With all that going on I didn't have time for a full essay. But here are some recent images that interested me:

I never understood --and I still don't understand -- how people are excited about 3D printing. What things exactly are there that you feel you want or need that have no special parts, that you feel could make more easily at home? I can't even think of things in that category. The only exciting thing I know about 3D printing is how kids are using it to create their own superhero cyborg prosthetics. Now that is cool. Anyway, here's the answer, in a San Francisco shop window. 3D printed replicas of .. yourself! Um .. thanks but ... I think I'm good.

I saw this lage ... mirrored lion? .. for sale in at at Home Goods (like Marshalls or Winners but home stuff) in the goodhearted but downmarket town of Vernon CT. WTF? I like to imagine it in someone's home.

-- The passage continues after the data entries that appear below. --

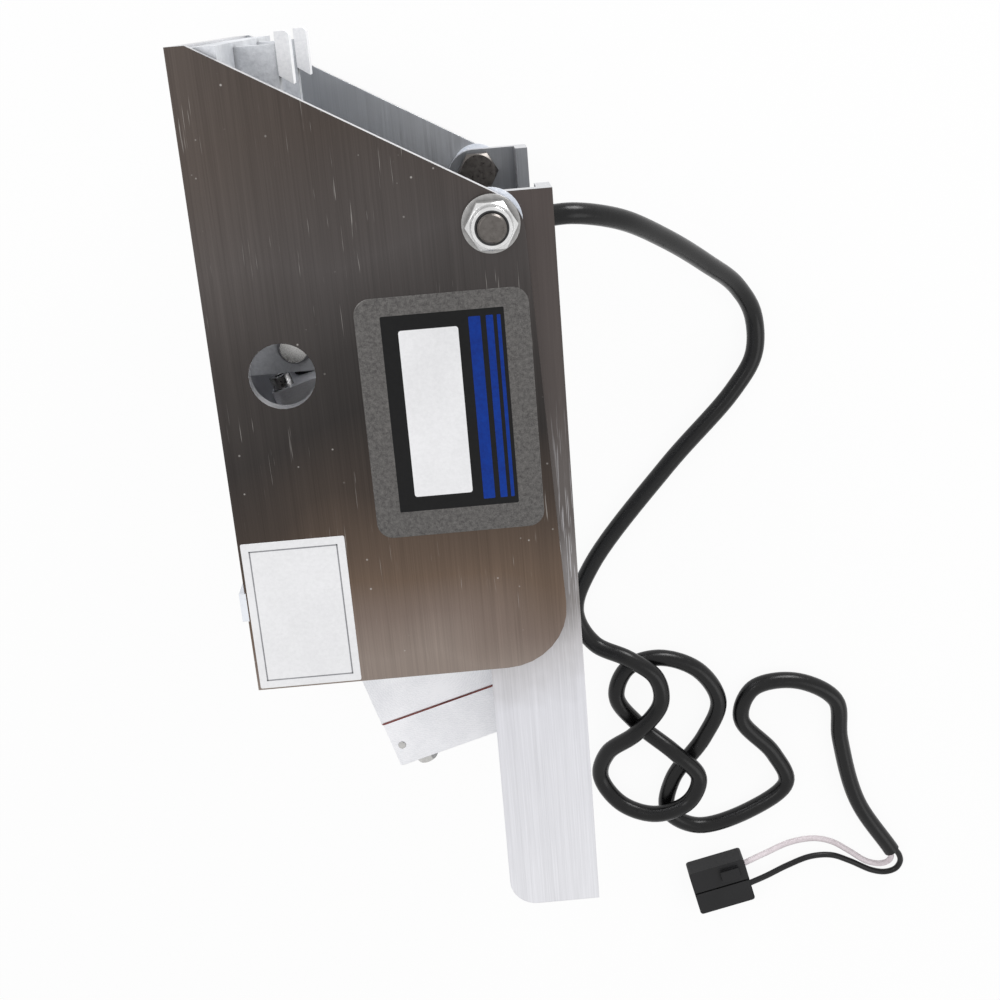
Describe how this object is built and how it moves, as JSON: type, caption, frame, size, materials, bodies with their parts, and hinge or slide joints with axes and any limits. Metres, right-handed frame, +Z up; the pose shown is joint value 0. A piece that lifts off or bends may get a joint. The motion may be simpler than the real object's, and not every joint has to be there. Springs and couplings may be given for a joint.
{
  "type": "power trim and tilt unit",
  "caption": "Outboard trim and tilt unit: a motor bracket hinged on a transom bracket and tilted by a hydraulic ram, with a power cable and connector.",
  "frame": {"origin": "centre of the underside of the box round the unit without its cable, as the unit lies on its side on a table", "axes": "+Z up and along the hinge axis; +X towards the boat's transom; +Y to the top of the unit as it is mounted on a boat"},
  "size_m": [0.3668, 0.5719, 0.2424],
  "materials": {
    "bracket_alloy": "bright sawn and rolled aluminium with scratches",
    "brushed_plate": "brushed aluminium plate, fine lines up the unit",
    "cast_alloy": "blasted cast aluminium",
    "milled_alloy": "milled aluminium with tool marks",
    "stainless": "bright stainless steel",
    "chrome_rod": "hard chromed rod",
    "spring_steel": "plain spring steel",
    "bronze": "sintered bronze",
    "tinned_brass": "tinned brass",
    "nylon": "white nylon",
    "gasket": "red-brown gasket sheet",
    "black_rubber": "black rubber",
    "painted_can": "black painted steel can",
    "cable_jacket": "glossy black cable jacket",
    "white_insulation": "white lead insulation",
    "black_insulation": "black lead insulation",
    "connector_plastic": "matte black moulded plastic"
  },
  "bodies": {
    "transom_side": {"transom_bracket": "bracket_alloy", "trunnion_lugs": "bracket_alloy", "trunnion_bushes": "bronze", "hinge_bolts": "stainless", "hinge_nuts": "stainless", "hinge_washers": "stainless", "nylon_washers": "nylon", "edge_grommet": "black_rubber", "inner_cable": "cable_jacket", "power_cable": "cable_jacket", "white_lead": "white_insulation", "black_lead": "black_insulation", "connector_housing": "connector_plastic", "blade_terminals": "tinned_brass"},
    "motor_side": {"motor_bracket": "brushed_plate", "backing_plate": "cast_alloy", "pin_saddle": "cast_alloy", "clamp_pads": "nylon", "rub_strip": "nylon", "web_screws": "stainless", "pivot_pin": "stainless", "pin_clips": "spring_steel", "pin_spacers": "nylon"},
    "actuator": {"valve_block": "milled_alloy", "gland_cap": "milled_alloy", "cap_screws": "stainless", "rod_wiper": "black_rubber", "rod_seal": "black_rubber", "end_gasket": "gasket", "end_cap": "milled_alloy", "end_cap_bolts": "stainless", "cap_plug": "stainless", "trunnion_pins": "stainless", "pump_motor": "painted_can", "pump_end_cap": "cast_alloy", "pump_screws": "stainless", "cable_gland": "connector_plastic"},
    "ram": {"ram": "chrome_rod", "piston": "milled_alloy", "piston_seal": "black_rubber", "rod_eye": "stainless"}
  },
  "joints": [
    {"name": "tilt", "type": "hinge", "parent": "transom_side", "child": "motor_side", "pos_m": [0.0485, 0.125, 0.1212], "axis": [0, 0, -1], "range_deg": [0, 60]},
    {"name": "actuator_swing", "type": "hinge", "parent": "transom_side", "child": "actuator", "pos_m": [-0.01042, -0.04635, 0.1212], "axis": [0, 0, -1], "range_deg": [0, 5], "deforming": ["inner_cable"]},
    {"name": "ram_slide", "type": "slide", "parent": "actuator", "child": "ram", "axis": [-0.2756, 0.9613, 0], "range_m": [0, 0.108]}
  ],
  "couplings": [
    {"joint": "actuator_swing", "follows": "tilt", "ratio": 0.08138},
    {"joint": "ram_slide", "follows": "tilt", "m_per_rad": 0.10287}
  ]
}
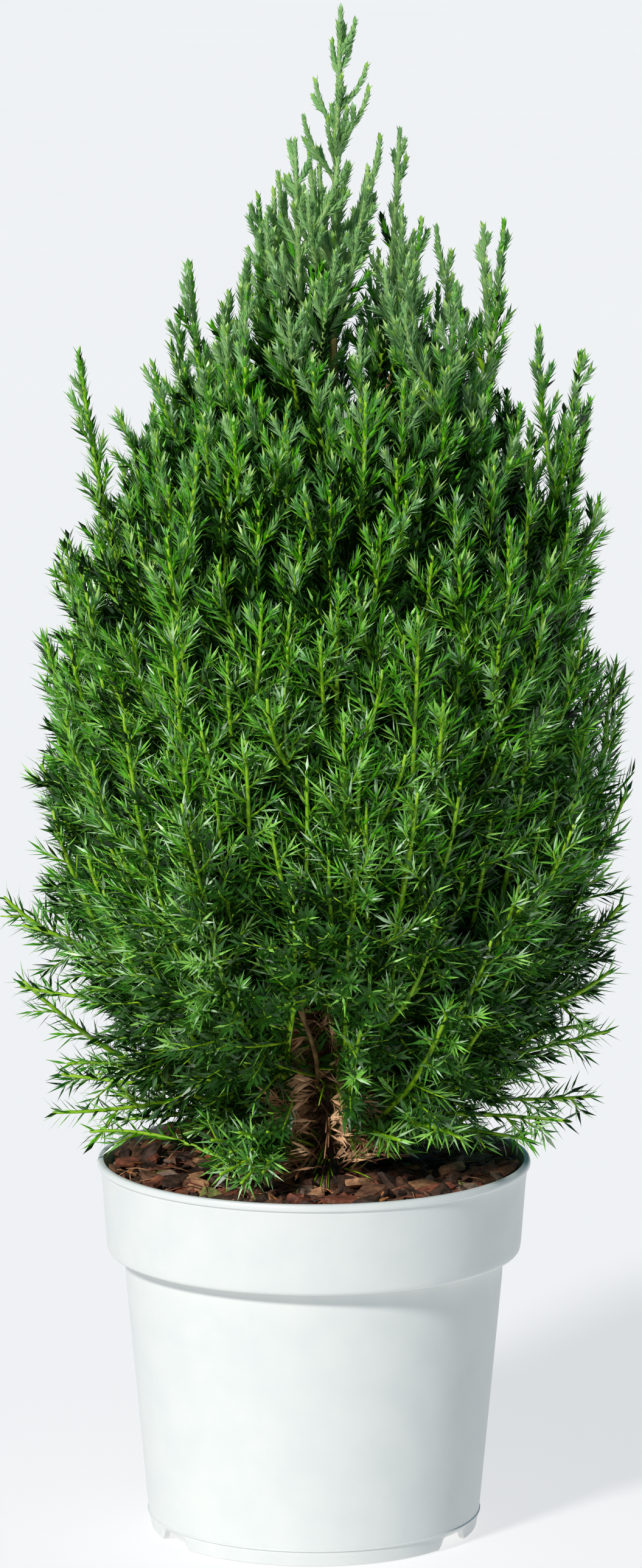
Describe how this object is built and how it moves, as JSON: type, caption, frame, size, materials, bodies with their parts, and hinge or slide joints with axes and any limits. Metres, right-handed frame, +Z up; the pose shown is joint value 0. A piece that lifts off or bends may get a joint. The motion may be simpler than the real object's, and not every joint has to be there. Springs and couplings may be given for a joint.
{
  "type": "potted chinese juniper",
  "caption": "Young upright Chinese juniper, a dense cone of feathery ascending leaders on a short trunk, in a round nursery pot topped with bark mulch.",
  "frame": {"origin": "centre of the whole plant's footprint, on the plane that the pot stands on; the pot's axis is the Z axis", "axes": "+Z up, the longest extent; the pictured front faces -Y, and +X is the viewer's right"},
  "size_m": [0.2759, 0.2708, 0.669],
  "materials": {
    "pot_plastic": "satin grey-white",
    "potting_soil": "dark peat and bark",
    "bark_chips": "rough reddish-brown bark",
    "juniper_bark": "rough brown bark",
    "needles_top": "blue-green needles",
    "needles_body": "bright green needles"
  },
  "bodies": {
    "root": {"bark_mulch": "bark_chips", "bough_mid_0": "juniper_bark", "bough_mid_1": "juniper_bark", "bough_mid_2": "juniper_bark", "bough_mid_3": "juniper_bark", "bough_mid_4": "juniper_bark", "bough_mid_5": "juniper_bark", "bough_mid_6": "juniper_bark", "bough_mid_7": "juniper_bark", "bough_mid_8": "juniper_bark", "bough_tall_0": "juniper_bark", "bough_tall_1": "juniper_bark", "bough_tall_2": "juniper_bark", "bough_tall_3": "juniper_bark", "bough_tall_4": "juniper_bark", "bough_tall_5": "juniper_bark", "bough_tall_6": "juniper_bark", "bough_tall_7": "juniper_bark", "crown_0": "needles_top", "crown_1": "needles_top", "crown_2": "needles_top", "crown_3": "needles_top", "crown_4": "needles_top", "leader": "needles_top", "low_0": "needles_body", "low_1": "needles_body", "low_2": "needles_body", "low_3": "needles_body", "low_4": "needles_body", "low_5": "needles_body", "low_6": "needles_body", "low_7": "needles_body", "mid_0": "needles_body", "mid_1": "needles_body", "mid_2": "needles_body", "mid_3": "needles_body", "mid_4": "needles_body", "mid_5": "needles_body", "mid_6": "needles_body", "mid_7": "needles_body", "mid_8": "needles_body", "pot": "pot_plastic", "root_ball": "potting_soil", "skirt_0": "needles_body", "skirt_1": "needles_body", "skirt_2": "needles_body", "skirt_3": "needles_body", "skirt_4": "needles_body", "skirt_5": "needles_body", "skirt_6": "needles_body", "tall_0": "needles_top", "tall_1": "needles_top", "tall_2": "needles_top", "tall_3": "needles_top", "tall_4": "needles_top", "tall_5": "needles_top", "tall_6": "needles_top", "tall_7": "needles_top", "trunk": "juniper_bark"}
  },
  "joints": []
}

With the right context it'd be awesome.

It probably just goes to show I don't get out enough, but this sign at Indigo Books made me laugh. They're selling.. large letters you can put on things. The whole idea of the letters being "exclusive" and "available in black and white" with the warning of "select letters only" -- I just thought that was amusing. What if you're looking for one of the other letters? You're SOL? How hard would it have been to include all 26 letters?

OK this isn't a photograph but it's an image capture of something I find so astonishing I had to capture and save it. What this shows is that if you want to get from Hamilton, ON, to Buffalo, NY -- which is about an hour's drive -- on transit, that trip will take you almost five hours. Four hours and fifty-five minutes, to be precise. It didn't used to be this way. I take the bus, so I know. You used to be able to catch a very reasonable CoachCanada bus. But that's not there any more. What happened? Why isn't the end of a bus route major news in all the papers? What's wrong with the world, anyway?